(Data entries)
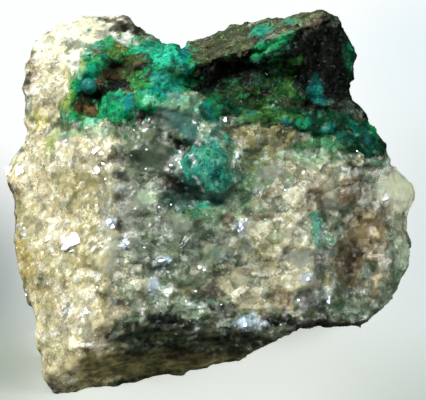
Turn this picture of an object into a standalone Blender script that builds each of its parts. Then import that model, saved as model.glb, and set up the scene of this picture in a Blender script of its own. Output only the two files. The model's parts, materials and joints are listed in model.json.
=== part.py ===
"""Chrysocolla specimen: a broken lump of sugary quartz, capped with dark copper ore and a blue-green crust.

The rock is carved in a face-on frame: X to the right, Y into the rock, Z up its broad front face. It is
then leant back and cut off flat where it rests. Sizes are in millimetres until the end, when the finished
mesh is scaled to metres.
"""

import math
import random

import bmesh
import bpy
from mathutils import Matrix, Vector, noise
from mathutils.bvhtree import BVHTree

MM = 0.001

# Driving dimensions
LEAN_DEG = 25.0  # how far the broad face leans back from upright
BLOCK_DEPTH = 31.0  # front to back of the uncut blocks
BLOCK_FRONT = -2.0  # where their front side is
VOXEL = 0.45  # grid that fuses the blocks and the crust beads into one lump
TRIANGLES = 10400  # faces left on the lump before its foot is cut off
SOFTEN_PASSES = 3
STONE_COLOUR = (0.62, 0.58, 0.46, 1.0)

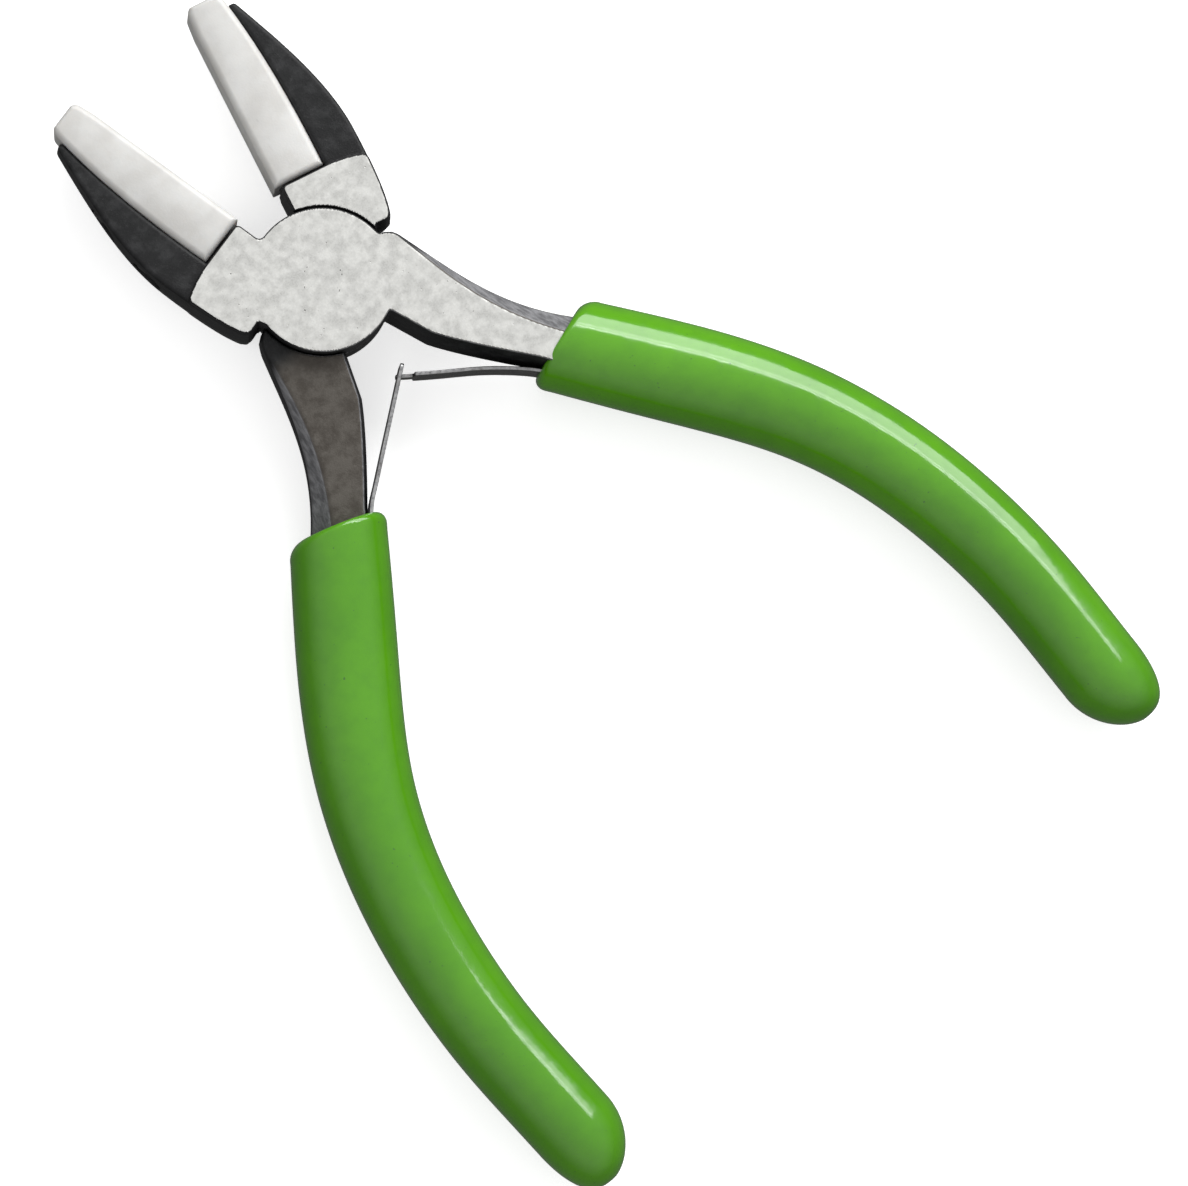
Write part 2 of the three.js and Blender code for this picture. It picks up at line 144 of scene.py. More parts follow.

Problem - Which lines hold the word "scene"? Copy all of them.

Answer -
Turn this picture of an object into a standalone Blender script that builds each of its parts. Then import that model, saved as model.glb, and set up the scene of this picture in a Blender script of its own. Output only the two files. The model's parts, materials and joints are listed in model.json.
Write part 2 of the three.js and Blender code for this picture. It picks up at line 144 of scene.py. More parts follow.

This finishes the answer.